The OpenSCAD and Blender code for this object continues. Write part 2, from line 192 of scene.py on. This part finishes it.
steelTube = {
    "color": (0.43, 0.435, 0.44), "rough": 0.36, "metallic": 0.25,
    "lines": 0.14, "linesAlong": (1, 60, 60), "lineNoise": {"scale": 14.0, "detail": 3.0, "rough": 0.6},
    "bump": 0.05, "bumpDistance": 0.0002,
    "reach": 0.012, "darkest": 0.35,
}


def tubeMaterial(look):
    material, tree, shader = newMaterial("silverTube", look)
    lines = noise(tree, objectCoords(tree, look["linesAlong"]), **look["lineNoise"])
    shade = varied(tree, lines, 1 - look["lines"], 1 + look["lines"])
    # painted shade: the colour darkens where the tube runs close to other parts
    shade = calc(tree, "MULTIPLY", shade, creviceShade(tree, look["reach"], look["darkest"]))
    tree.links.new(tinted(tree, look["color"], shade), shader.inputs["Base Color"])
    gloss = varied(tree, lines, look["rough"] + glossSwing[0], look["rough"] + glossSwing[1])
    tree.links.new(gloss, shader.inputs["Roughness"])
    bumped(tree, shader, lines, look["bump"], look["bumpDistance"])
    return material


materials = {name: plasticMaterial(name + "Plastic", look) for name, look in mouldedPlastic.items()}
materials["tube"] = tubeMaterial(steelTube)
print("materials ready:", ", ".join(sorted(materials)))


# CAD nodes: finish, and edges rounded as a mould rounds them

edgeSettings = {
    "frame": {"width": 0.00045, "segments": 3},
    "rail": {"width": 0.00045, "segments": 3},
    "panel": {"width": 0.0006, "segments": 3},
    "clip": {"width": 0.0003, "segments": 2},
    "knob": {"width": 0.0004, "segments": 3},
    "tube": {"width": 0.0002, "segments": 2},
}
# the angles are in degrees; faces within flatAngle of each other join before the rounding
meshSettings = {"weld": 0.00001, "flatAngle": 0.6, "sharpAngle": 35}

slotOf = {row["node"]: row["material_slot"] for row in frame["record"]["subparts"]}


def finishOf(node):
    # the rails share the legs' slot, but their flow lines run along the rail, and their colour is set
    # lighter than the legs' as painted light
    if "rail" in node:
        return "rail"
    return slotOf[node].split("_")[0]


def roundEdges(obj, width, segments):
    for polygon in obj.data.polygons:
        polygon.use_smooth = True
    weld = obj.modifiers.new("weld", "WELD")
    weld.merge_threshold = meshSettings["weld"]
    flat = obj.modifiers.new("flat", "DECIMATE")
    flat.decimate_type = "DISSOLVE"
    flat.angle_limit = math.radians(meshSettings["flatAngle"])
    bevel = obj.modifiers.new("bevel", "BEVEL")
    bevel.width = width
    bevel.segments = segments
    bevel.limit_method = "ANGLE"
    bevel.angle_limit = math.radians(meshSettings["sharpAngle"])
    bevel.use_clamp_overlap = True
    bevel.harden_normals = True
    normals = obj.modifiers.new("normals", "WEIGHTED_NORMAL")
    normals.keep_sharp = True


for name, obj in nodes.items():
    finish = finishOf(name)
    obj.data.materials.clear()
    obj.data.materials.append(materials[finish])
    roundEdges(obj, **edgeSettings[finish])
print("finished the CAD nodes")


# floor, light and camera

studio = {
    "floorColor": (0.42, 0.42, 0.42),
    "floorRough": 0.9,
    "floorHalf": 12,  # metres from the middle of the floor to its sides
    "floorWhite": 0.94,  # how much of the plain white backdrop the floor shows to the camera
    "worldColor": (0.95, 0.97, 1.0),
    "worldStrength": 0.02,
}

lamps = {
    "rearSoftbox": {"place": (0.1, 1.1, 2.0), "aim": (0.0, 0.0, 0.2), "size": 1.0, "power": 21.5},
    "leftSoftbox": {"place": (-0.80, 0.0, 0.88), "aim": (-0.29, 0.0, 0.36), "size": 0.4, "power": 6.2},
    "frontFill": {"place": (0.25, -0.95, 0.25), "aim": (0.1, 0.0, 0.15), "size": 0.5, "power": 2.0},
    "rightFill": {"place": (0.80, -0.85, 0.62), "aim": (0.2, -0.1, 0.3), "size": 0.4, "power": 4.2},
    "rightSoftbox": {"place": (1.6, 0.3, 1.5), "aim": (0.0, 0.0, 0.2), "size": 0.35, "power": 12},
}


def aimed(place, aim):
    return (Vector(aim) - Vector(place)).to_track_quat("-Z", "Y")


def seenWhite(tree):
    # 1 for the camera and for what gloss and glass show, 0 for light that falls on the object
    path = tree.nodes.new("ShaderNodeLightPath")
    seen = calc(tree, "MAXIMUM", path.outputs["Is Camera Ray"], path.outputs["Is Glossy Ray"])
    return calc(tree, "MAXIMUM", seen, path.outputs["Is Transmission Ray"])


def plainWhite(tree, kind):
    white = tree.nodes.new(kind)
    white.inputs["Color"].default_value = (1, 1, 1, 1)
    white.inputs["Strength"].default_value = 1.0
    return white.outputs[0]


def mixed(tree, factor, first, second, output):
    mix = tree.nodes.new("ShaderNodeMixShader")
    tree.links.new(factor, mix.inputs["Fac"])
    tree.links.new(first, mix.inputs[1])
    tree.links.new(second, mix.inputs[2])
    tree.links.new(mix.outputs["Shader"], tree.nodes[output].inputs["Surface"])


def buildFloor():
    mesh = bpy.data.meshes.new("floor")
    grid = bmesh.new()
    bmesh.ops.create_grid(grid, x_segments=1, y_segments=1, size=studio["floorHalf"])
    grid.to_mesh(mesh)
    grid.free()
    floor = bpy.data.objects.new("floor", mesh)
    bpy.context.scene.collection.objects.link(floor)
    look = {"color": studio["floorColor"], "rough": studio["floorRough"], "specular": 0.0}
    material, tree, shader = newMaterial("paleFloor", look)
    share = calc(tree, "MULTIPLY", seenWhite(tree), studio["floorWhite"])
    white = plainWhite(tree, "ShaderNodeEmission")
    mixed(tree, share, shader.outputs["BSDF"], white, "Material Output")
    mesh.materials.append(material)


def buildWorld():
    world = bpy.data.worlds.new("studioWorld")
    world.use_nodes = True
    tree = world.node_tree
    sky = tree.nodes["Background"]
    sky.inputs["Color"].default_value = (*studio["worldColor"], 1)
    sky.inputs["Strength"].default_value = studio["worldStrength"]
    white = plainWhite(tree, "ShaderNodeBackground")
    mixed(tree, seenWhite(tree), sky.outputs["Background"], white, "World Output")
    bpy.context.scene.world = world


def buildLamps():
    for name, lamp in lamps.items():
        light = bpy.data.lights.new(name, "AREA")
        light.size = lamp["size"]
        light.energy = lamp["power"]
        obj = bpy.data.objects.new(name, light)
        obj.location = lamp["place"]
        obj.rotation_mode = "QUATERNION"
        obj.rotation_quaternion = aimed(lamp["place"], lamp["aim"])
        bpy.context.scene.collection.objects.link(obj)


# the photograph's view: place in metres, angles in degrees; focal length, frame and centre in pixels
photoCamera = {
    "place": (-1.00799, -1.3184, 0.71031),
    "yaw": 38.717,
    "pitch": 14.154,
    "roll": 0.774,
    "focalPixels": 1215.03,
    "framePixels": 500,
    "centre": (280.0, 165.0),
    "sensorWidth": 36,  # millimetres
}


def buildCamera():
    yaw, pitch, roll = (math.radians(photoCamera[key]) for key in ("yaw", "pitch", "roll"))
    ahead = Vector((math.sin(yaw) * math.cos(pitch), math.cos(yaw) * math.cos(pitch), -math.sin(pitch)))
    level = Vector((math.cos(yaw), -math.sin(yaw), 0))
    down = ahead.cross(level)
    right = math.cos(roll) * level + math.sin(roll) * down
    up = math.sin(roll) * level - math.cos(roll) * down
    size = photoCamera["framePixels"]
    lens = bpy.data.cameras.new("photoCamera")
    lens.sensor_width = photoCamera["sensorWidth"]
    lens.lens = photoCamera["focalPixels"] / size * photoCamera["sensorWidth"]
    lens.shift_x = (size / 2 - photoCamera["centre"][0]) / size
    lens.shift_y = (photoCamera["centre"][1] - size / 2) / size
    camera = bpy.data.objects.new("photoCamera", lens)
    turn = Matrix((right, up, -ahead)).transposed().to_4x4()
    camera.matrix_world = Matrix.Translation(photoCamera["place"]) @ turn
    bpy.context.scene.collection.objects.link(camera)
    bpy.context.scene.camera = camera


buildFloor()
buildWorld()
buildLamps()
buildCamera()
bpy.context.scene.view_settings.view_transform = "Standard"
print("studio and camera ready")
• • •
The answer is the number of lines in the preceding material that hold "from"; write that number and nothing else.

Reply: 2